(Object modeling scripts)
----

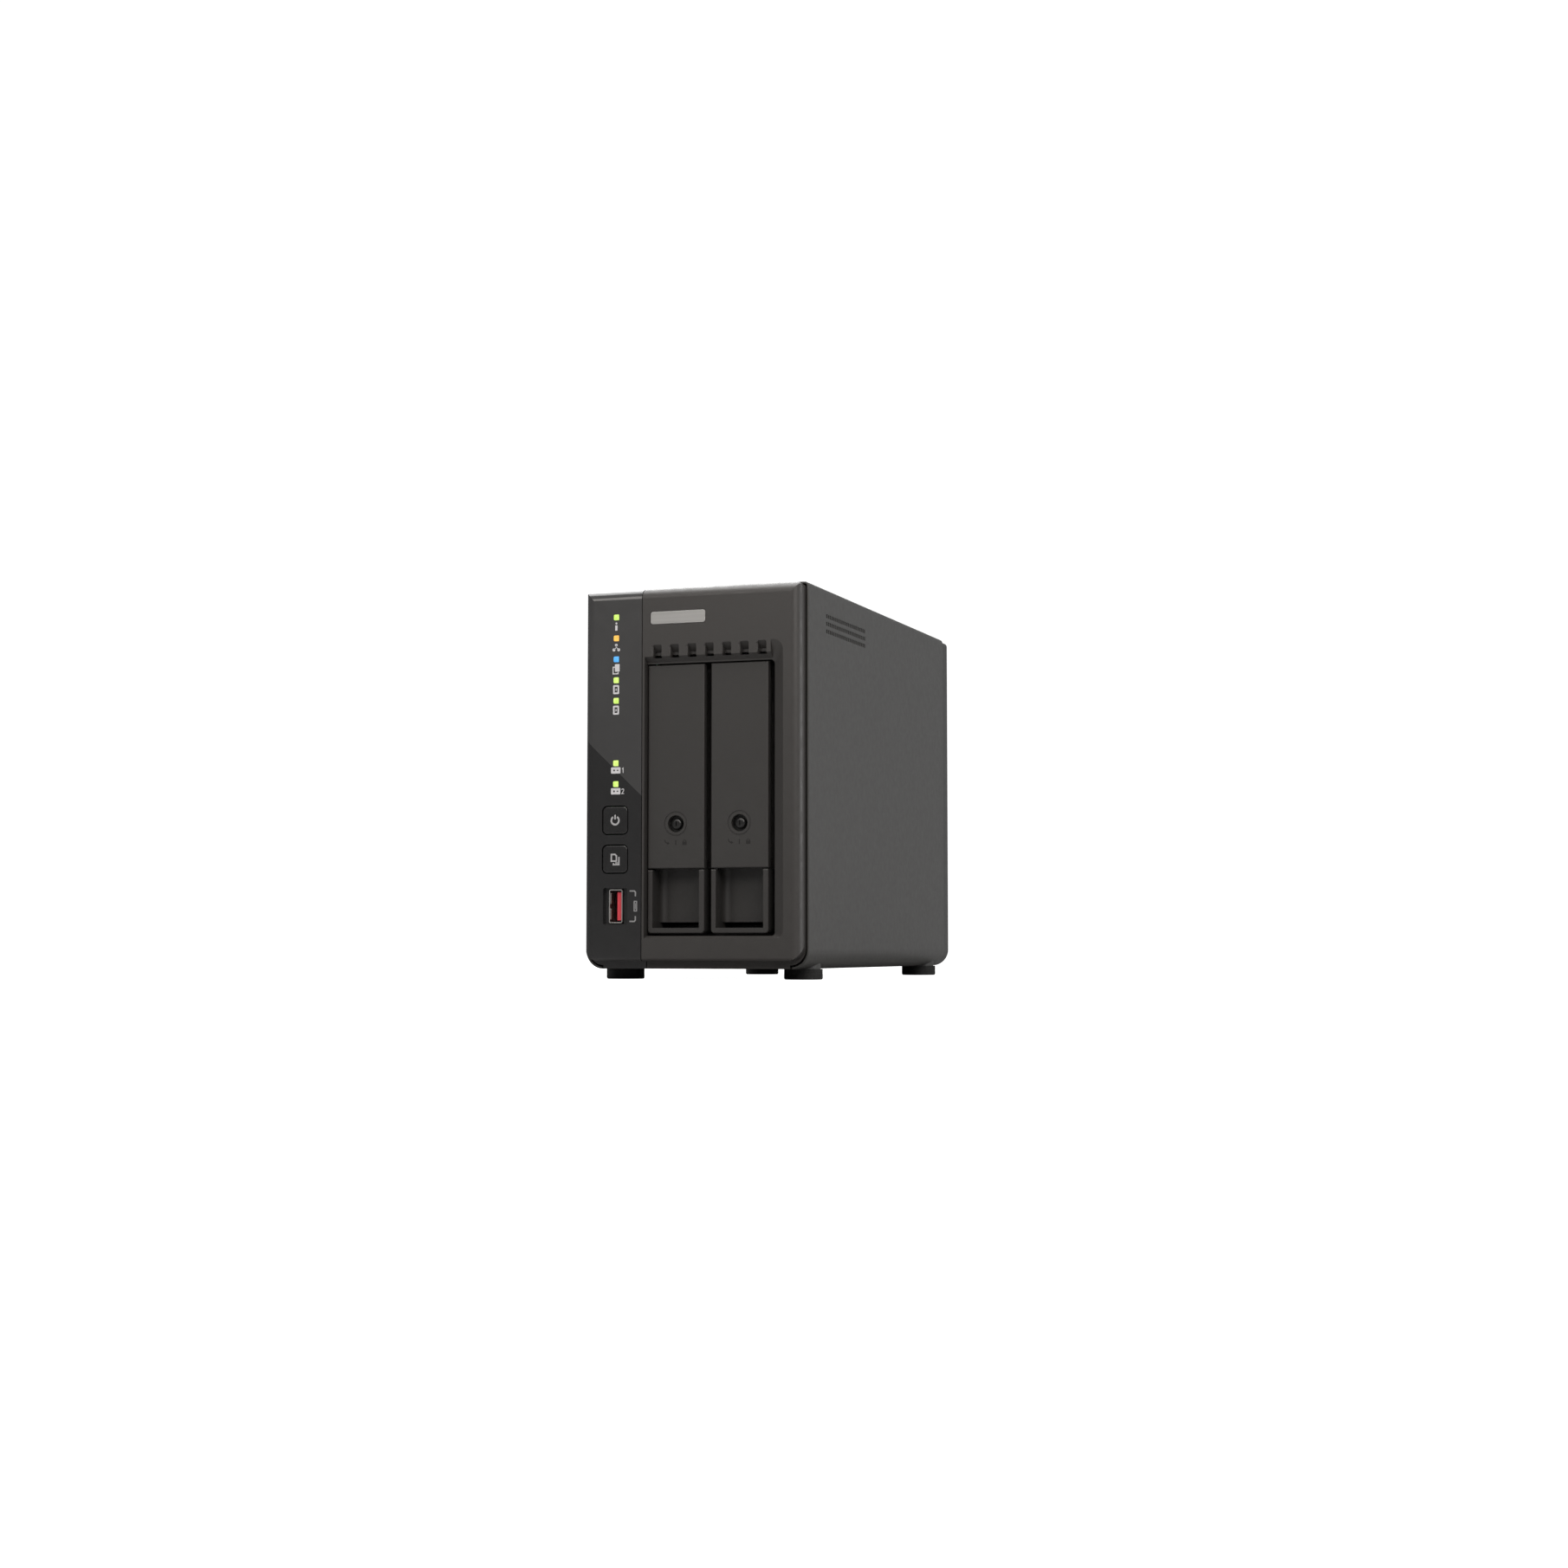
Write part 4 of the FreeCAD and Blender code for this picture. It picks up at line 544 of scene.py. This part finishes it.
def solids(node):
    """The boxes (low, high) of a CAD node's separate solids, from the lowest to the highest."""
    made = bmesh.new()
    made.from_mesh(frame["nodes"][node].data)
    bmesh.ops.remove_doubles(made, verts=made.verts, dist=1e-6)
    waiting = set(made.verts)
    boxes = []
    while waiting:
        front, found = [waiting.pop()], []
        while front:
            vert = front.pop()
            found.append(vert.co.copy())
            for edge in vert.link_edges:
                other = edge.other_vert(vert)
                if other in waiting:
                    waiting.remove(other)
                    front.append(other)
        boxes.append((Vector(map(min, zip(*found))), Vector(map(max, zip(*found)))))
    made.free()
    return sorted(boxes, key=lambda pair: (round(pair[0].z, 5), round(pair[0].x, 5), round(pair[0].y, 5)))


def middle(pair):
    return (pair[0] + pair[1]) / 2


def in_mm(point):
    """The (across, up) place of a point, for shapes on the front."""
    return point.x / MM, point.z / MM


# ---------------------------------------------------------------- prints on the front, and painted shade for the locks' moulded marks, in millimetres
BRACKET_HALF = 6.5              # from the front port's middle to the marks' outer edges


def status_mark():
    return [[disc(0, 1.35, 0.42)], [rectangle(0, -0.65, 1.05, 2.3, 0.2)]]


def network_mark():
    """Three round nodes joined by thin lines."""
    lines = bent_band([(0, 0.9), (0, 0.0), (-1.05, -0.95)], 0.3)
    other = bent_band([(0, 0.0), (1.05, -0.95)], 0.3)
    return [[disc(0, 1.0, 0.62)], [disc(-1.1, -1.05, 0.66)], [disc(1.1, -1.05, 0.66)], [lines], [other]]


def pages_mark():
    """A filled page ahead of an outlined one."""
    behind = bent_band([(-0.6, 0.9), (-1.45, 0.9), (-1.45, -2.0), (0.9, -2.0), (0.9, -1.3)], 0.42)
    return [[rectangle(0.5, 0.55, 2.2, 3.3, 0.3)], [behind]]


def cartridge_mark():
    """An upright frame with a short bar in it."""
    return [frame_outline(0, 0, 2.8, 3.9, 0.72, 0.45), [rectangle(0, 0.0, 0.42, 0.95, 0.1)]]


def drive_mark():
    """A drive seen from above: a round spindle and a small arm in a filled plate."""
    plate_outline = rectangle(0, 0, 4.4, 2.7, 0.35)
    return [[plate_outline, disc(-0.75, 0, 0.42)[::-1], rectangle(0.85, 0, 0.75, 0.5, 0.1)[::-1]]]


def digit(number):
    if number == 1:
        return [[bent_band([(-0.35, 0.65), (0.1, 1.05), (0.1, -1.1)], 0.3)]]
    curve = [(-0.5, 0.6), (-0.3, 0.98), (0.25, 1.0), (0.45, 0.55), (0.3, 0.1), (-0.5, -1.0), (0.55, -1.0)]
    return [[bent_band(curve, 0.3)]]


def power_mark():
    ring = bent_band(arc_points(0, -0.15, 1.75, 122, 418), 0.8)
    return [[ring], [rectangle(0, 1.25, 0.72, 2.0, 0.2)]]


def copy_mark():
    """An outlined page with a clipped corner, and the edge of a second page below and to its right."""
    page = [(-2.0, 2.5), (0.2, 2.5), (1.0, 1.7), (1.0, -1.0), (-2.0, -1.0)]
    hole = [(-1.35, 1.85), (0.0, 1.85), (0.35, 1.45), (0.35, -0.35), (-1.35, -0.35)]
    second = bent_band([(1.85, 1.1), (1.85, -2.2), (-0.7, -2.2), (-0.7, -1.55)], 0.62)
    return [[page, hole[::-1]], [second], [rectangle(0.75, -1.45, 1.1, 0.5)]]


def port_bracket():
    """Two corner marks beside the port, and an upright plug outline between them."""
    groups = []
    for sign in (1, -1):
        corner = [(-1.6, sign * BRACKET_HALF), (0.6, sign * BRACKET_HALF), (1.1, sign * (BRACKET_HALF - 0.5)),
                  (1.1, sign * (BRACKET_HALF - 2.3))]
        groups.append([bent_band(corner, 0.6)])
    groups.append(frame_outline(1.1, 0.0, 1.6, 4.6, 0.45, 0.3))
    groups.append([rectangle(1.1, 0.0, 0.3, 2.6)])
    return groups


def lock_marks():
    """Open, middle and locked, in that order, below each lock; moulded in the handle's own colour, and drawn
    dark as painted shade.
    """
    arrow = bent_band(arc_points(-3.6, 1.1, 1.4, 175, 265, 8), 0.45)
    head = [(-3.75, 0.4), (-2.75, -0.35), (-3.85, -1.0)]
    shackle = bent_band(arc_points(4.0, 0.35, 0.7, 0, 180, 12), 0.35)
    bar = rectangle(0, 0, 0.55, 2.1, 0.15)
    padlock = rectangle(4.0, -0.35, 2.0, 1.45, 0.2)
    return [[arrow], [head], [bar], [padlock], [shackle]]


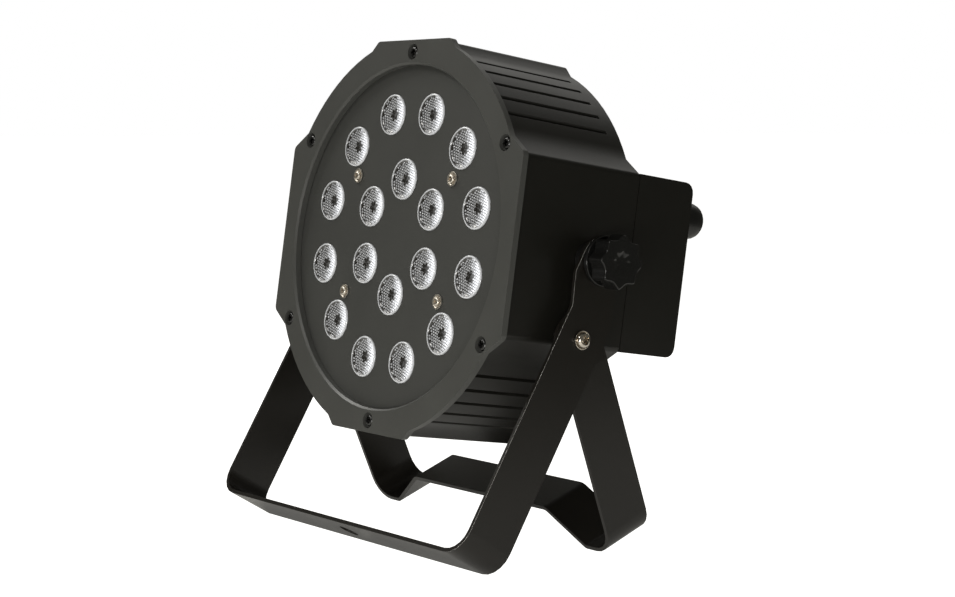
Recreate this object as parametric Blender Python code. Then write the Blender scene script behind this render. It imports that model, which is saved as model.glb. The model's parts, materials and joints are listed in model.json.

----

* What is expected *
How many lines in the listing above contain "that"? Answer with the number alone.

* Answer below *
2